Thu Jul 12th 06:15 -- 09:00 PM @ Hall B #77
Distilling the Posterior in Bayesian Neural Networks
Kuan-Chieh Wang · Paul Vicol · James Lucas · Li Gu · Roger Grosse · Richard Zemel

In many applications of deep learning, it is crucial to capture model and prediction uncertainty. Unlike classic neural networks (NN), Bayesian neural networks (BNN) allow us to reason about uncertainty in a more principled way. Stochastic Gradient Langevin Dynamics (SGLD) enables learning a BNN with only simple modifications to the standard optimization framework (SGD). Instead of obtaining a single point-estimate of the model, the result of SGLD is samples from the BNN posterior. However, SGLD and its extensions require storage of the entire history of model parameters, a potentially prohibitive cost (especially for large neural networks). We propose a framework, Adversarial Posterior Distillation, to distill the SGLD samples using Generative Adversarial Networks (GAN).

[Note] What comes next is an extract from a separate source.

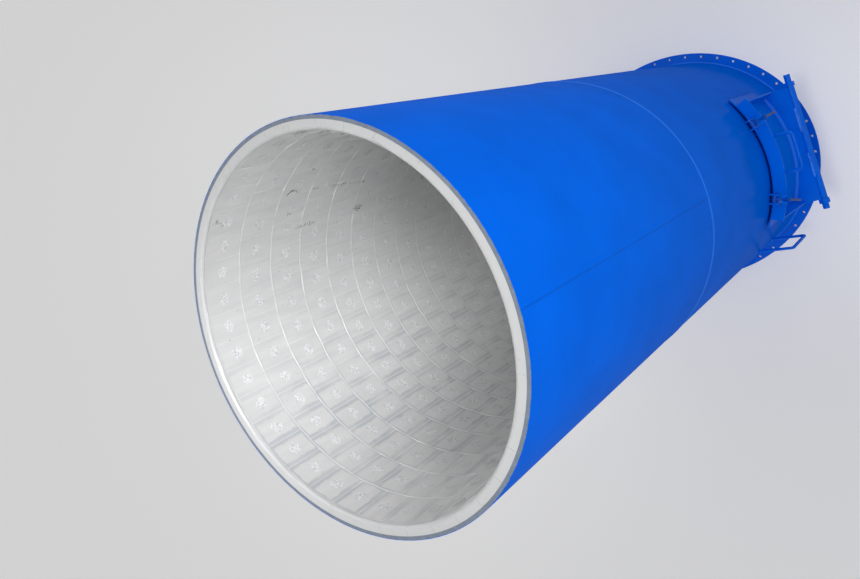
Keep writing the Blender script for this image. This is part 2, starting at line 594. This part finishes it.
def seen_or_mirrored(tree):
    path = add_node(tree, "ShaderNodeLightPath").outputs
    mirrored = add_node(tree, "ShaderNodeMath", {
        0: path["Is Glossy Ray"], 1: path["Is Transmission Ray"]}, operation="MAXIMUM")
    return add_node(tree, "ShaderNodeMath", {0: path["Is Camera Ray"], 1: mirrored}, operation="MAXIMUM")


floor_shape = bmesh.new()
bmesh.ops.create_grid(floor_shape, x_segments=1, y_segments=1, size=FLOOR_SIZE)
floor_mesh = bpy.data.meshes.new("floor")
floor_shape.to_mesh(floor_mesh)
floor_shape.free()
floor = bpy.data.objects.new("floor", floor_mesh)
bpy.context.scene.collection.objects.link(floor)
pale_floor, floor_tree, floor_shader = new_material("pale_studio_floor", {
    "Base Color": linear("#F2F2F2"), "Roughness": 0.9, "Emission Color": (1, 1, 1, 1)})
set_inputs(floor_tree, floor_shader, {"Emission Strength": add_node(floor_tree, "ShaderNodeMath", {
    0: seen_or_mirrored(floor_tree), 1: FLOOR_LIFT}, operation="MULTIPLY")})
floor_mesh.materials.append(pale_floor)

world = bpy.data.worlds.new("studio")
bpy.context.scene.world = world
world.use_nodes = True
set_inputs(world.node_tree, world.node_tree.nodes["Background"], {
    "Color": (1, 1, 1, 1), "Strength": add_node(world.node_tree, "ShaderNodeMapRange", {
        "Value": seen_or_mirrored(world.node_tree), "To Min": WORLD_LIGHT, "To Max": 1.0})})
print("floor and world ready")

# %% [markdown]
# ## Lamps
# Five soft lamps: a key over the open end, a narrow one into the bore so that
# the lining shows, two fills for the side and the top, and a small one that
# grazes the shell and falls on the faces of the hatch.

# %% Lamps
def soft_lamp(name, place, target, size, power, spread):
    data = bpy.data.lights.new(name, "AREA")
    data.size, data.energy, data.spread = size, power, math.radians(spread)
    lamp = bpy.data.objects.new(name, data)
    bpy.context.scene.collection.objects.link(lamp)
    lamp.location = place
    lamp.rotation_euler = (Vector(target) - Vector(place)).to_track_quat("-Z", "Y").to_euler()
    lamp.visible_camera = False
    return lamp


soft_lamp("key", (3.4, 0.9, 6.2), (-0.3, -0.1, 2.7), 1.4, 7, 44)
soft_lamp("bore_lamp", (1.2, 0.9, 7.0), (-0.4, -0.25, 2.6), 0.6, 1.8, 14)
soft_lamp("side_lamp", (3.4, 0.9, 4.0), (0.5, 0, 2.9), 1.6, 3.8, 70)
soft_lamp("top_lamp", (0.8, 3.4, 3.6), (0, 0.5, 2.4), 1.6, 2.6, 60)
soft_lamp("hatch_lamp", (1.2, 0.3, 7.5), (0.8, 0.15, 0.8), 1.4, 1, 14)
print("lamps ready")

# %% [markdown]
# ## Camera
# The camera stands beside the open end and looks into it. The pipe stands on
# its flange, so the picture's up is the +Y side, and a small roll levels it.

# %% Camera
CAMERA_PLACE, AIM = Vector((1.366, 0.574, 4.575)), Vector((0, 0.272, 3.196))
CAMERA_ROLL = math.radians(-8.7)
lens = bpy.data.cameras.new("view")
lens.lens, lens.sensor_width = 29.8, 36
lens.shift_x, lens.shift_y = 0.133, -0.0595
forward = (AIM - CAMERA_PLACE).normalized()
right = forward.cross(Vector((0, 1, 0))).normalized()
axes = Matrix((right, right.cross(forward), -forward)).transposed().to_4x4()
camera = bpy.data.objects.new("view", lens)
bpy.context.scene.collection.objects.link(camera)
camera.matrix_world = Matrix.Translation(CAMERA_PLACE) @ axes @ Matrix.Rotation(CAMERA_ROLL, 4, "Z")
bpy.context.scene.camera = camera
bpy.context.scene.view_settings.view_transform = "Standard"
print("camera at", tuple(round(c, 2) for c in CAMERA_PLACE))

# %% [markdown]
# ## Measure and finish
# The box of the finished model is written beside the box of the solids. The two
# should agree, because no finish may reach past the real thing's size.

At test-time, samples are generated by the GAN. We show that this distillation framework incurs no loss in performance on recent BNN applications including anomaly detection, active learning, and defense against attacks. By construction, our framework not only distills the Bayesian predictive distribution, but the posterior itself. This allows users to compute quantity such as the approximate model variance, which is useful in the downstream tasks.